Output the full listing word for word.
━━━ TASK DATA ━━━
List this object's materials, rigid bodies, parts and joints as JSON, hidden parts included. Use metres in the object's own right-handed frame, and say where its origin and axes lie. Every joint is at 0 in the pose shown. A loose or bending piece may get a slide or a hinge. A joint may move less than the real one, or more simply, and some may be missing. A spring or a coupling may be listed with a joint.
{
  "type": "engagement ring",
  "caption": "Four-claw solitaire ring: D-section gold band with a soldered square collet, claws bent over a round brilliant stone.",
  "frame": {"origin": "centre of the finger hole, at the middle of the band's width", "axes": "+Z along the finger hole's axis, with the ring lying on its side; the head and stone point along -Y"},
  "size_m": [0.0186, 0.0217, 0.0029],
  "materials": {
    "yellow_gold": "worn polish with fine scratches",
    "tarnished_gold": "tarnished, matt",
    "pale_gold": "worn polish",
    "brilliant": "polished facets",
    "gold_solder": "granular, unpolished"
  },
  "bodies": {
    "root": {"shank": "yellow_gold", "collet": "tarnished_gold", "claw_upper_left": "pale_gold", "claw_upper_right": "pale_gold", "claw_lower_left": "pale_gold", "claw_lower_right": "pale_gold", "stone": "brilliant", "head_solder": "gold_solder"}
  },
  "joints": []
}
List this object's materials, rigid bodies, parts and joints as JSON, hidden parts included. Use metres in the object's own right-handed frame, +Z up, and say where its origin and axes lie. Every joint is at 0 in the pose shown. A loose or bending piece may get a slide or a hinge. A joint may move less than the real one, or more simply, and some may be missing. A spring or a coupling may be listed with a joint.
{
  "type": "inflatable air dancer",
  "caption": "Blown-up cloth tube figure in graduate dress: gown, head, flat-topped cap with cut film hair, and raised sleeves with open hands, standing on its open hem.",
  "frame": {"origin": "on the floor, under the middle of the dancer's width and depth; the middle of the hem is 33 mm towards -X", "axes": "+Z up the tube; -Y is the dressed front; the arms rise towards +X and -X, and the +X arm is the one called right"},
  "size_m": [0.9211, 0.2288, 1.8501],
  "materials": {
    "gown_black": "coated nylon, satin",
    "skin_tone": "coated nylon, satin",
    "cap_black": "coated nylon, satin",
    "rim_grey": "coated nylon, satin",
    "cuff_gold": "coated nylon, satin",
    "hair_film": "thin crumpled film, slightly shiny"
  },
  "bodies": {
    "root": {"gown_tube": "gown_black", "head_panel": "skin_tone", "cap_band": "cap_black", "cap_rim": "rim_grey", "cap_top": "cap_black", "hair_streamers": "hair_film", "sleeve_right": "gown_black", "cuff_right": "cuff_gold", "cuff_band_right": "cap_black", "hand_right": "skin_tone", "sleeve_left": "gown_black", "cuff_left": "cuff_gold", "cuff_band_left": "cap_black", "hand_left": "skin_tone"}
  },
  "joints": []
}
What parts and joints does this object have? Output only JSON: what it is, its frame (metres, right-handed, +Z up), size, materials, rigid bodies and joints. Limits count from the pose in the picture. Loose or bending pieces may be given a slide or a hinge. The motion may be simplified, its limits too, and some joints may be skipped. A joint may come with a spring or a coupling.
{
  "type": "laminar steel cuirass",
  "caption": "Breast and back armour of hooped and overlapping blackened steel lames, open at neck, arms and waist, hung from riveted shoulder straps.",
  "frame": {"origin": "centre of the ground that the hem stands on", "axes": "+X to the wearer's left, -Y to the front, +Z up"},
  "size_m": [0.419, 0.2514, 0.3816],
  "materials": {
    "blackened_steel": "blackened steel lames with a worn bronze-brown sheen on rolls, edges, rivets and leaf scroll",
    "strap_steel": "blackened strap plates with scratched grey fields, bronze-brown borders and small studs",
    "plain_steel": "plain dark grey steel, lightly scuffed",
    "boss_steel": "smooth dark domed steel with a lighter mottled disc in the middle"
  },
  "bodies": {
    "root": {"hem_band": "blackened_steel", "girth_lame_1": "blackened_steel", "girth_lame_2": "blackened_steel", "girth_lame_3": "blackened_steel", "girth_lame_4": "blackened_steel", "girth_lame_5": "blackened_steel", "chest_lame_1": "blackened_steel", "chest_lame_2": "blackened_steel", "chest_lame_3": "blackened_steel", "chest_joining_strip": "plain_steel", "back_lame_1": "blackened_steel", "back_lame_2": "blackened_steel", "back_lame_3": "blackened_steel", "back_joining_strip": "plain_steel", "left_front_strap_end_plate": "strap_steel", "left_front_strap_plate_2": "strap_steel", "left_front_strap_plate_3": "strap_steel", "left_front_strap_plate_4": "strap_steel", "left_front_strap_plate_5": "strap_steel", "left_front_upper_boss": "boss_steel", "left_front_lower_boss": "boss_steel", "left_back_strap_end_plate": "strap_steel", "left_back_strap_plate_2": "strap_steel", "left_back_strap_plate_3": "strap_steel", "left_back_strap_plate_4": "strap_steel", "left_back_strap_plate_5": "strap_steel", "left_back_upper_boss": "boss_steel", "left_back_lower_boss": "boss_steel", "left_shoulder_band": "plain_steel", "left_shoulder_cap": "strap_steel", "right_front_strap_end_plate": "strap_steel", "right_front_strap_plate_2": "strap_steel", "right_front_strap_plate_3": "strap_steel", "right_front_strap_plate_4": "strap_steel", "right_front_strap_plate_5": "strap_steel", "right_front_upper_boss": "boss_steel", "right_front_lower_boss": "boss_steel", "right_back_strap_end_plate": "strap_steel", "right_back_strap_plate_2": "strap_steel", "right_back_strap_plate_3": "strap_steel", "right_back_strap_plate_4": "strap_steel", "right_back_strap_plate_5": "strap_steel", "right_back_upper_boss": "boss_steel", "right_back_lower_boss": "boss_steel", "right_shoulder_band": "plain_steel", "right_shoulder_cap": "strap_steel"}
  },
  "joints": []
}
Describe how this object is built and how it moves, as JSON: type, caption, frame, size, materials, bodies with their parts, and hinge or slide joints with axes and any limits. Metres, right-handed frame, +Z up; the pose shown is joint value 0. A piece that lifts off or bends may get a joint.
━━━
#### FINISHED TASK:
List this object's materials, rigid bodies, parts and joints as JSON, hidden parts included. Use metres in the object's own right-handed frame, and say where its origin and axes lie. Every joint is at 0 in the pose shown. A loose or bending piece may get a slide or a hinge. A joint may move less than the real one, or more simply, and some may be missing. A spring or a coupling may be listed with a joint.
{
  "type": "engagement ring",
  "caption": "Four-claw solitaire ring: D-section gold band with a soldered square collet, claws bent over a round brilliant stone.",
  "frame": {"origin": "centre of the finger hole, at the middle of the band's width", "axes": "+Z along the finger hole's axis, with the ring lying on its side; the head and stone point along -Y"},
  "size_m": [0.0186, 0.0217, 0.0029],
  "materials": {
    "yellow_gold": "worn polish with fine scratches",
    "tarnished_gold": "tarnished, matt",
    "pale_gold": "worn polish",
    "brilliant": "polished facets",
    "gold_solder": "granular, unpolished"
  },
  "bodies": {
    "root": {"shank": "yellow_gold", "collet": "tarnished_gold", "claw_upper_left": "pale_gold", "claw_upper_right": "pale_gold", "claw_lower_left": "pale_gold", "claw_lower_right": "pale_gold", "stone": "brilliant", "head_solder": "gold_solder"}
  },
  "joints": []
}
List this object's materials, rigid bodies, parts and joints as JSON, hidden parts included. Use metres in the object's own right-handed frame, +Z up, and say where its origin and axes lie. Every joint is at 0 in the pose shown. A loose or bending piece may get a slide or a hinge. A joint may move less than the real one, or more simply, and some may be missing. A spring or a coupling may be listed with a joint.
{
  "type": "inflatable air dancer",
  "caption": "Blown-up cloth tube figure in graduate dress: gown, head, flat-topped cap with cut film hair, and raised sleeves with open hands, standing on its open hem.",
  "frame": {"origin": "on the floor, under the middle of the dancer's width and depth; the middle of the hem is 33 mm towards -X", "axes": "+Z up the tube; -Y is the dressed front; the arms rise towards +X and -X, and the +X arm is the one called right"},
  "size_m": [0.9211, 0.2288, 1.8501],
  "materials": {
    "gown_black": "coated nylon, satin",
    "skin_tone": "coated nylon, satin",
    "cap_black": "coated nylon, satin",
    "rim_grey": "coated nylon, satin",
    "cuff_gold": "coated nylon, satin",
    "hair_film": "thin crumpled film, slightly shiny"
  },
  "bodies": {
    "root": {"gown_tube": "gown_black", "head_panel": "skin_tone", "cap_band": "cap_black", "cap_rim": "rim_grey", "cap_top": "cap_black", "hair_streamers": "hair_film", "sleeve_right": "gown_black", "cuff_right": "cuff_gold", "cuff_band_right": "cap_black", "hand_right": "skin_tone", "sleeve_left": "gown_black", "cuff_left": "cuff_gold", "cuff_band_left": "cap_black", "hand_left": "skin_tone"}
  },
  "joints": []
}
What parts and joints does this object have? Output only JSON: what it is, its frame (metres, right-handed, +Z up), size, materials, rigid bodies and joints. Limits count from the pose in the picture. Loose or bending pieces may be given a slide or a hinge. The motion may be simplified, its limits too, and some joints may be skipped. A joint may come with a spring or a coupling.
{
  "type": "laminar steel cuirass",
  "caption": "Breast and back armour of hooped and overlapping blackened steel lames, open at neck, arms and waist, hung from riveted shoulder straps.",
  "frame": {"origin": "centre of the ground that the hem stands on", "axes": "+X to the wearer's left, -Y to the front, +Z up"},
  "size_m": [0.419, 0.2514, 0.3816],
  "materials": {
    "blackened_steel": "blackened steel lames with a worn bronze-brown sheen on rolls, edges, rivets and leaf scroll",
    "strap_steel": "blackened strap plates with scratched grey fields, bronze-brown borders and small studs",
    "plain_steel": "plain dark grey steel, lightly scuffed",
    "boss_steel": "smooth dark domed steel with a lighter mottled disc in the middle"
  },
  "bodies": {
    "root": {"hem_band": "blackened_steel", "girth_lame_1": "blackened_steel", "girth_lame_2": "blackened_steel", "girth_lame_3": "blackened_steel", "girth_lame_4": "blackened_steel", "girth_lame_5": "blackened_steel", "chest_lame_1": "blackened_steel", "chest_lame_2": "blackened_steel", "chest_lame_3": "blackened_steel", "chest_joining_strip": "plain_steel", "back_lame_1": "blackened_steel", "back_lame_2": "blackened_steel", "back_lame_3": "blackened_steel", "back_joining_strip": "plain_steel", "left_front_strap_end_plate": "strap_steel", "left_front_strap_plate_2": "strap_steel", "left_front_strap_plate_3": "strap_steel", "left_front_strap_plate_4": "strap_steel", "left_front_strap_plate_5": "strap_steel", "left_front_upper_boss": "boss_steel", "left_front_lower_boss": "boss_steel", "left_back_strap_end_plate": "strap_steel", "left_back_strap_plate_2": "strap_steel", "left_back_strap_plate_3": "strap_steel", "left_back_strap_plate_4": "strap_steel", "left_back_strap_plate_5": "strap_steel", "left_back_upper_boss": "boss_steel", "left_back_lower_boss": "boss_steel", "left_shoulder_band": "plain_steel", "left_shoulder_cap": "strap_steel", "right_front_strap_end_plate": "strap_steel", "right_front_strap_plate_2": "strap_steel", "right_front_strap_plate_3": "strap_steel", "right_front_strap_plate_4": "strap_steel", "right_front_strap_plate_5": "strap_steel", "right_front_upper_boss": "boss_steel", "right_front_lower_boss": "boss_steel", "right_back_strap_end_plate": "strap_steel", "right_back_strap_plate_2": "strap_steel", "right_back_strap_plate_3": "strap_steel", "right_back_strap_plate_4": "strap_steel", "right_back_strap_plate_5": "strap_steel", "right_back_upper_boss": "boss_steel", "right_back_lower_boss": "boss_steel", "right_shoulder_band": "plain_steel", "right_shoulder_cap": "strap_steel"}
  },
  "joints": []
}
Describe how this object is built and how it moves, as JSON: type, caption, frame, size, materials, bodies with their parts, and hinge or slide joints with axes and any limits. Metres, right-handed frame, +Z up; the pose shown is joint value 0. A piece that lifts off or bends may get a joint.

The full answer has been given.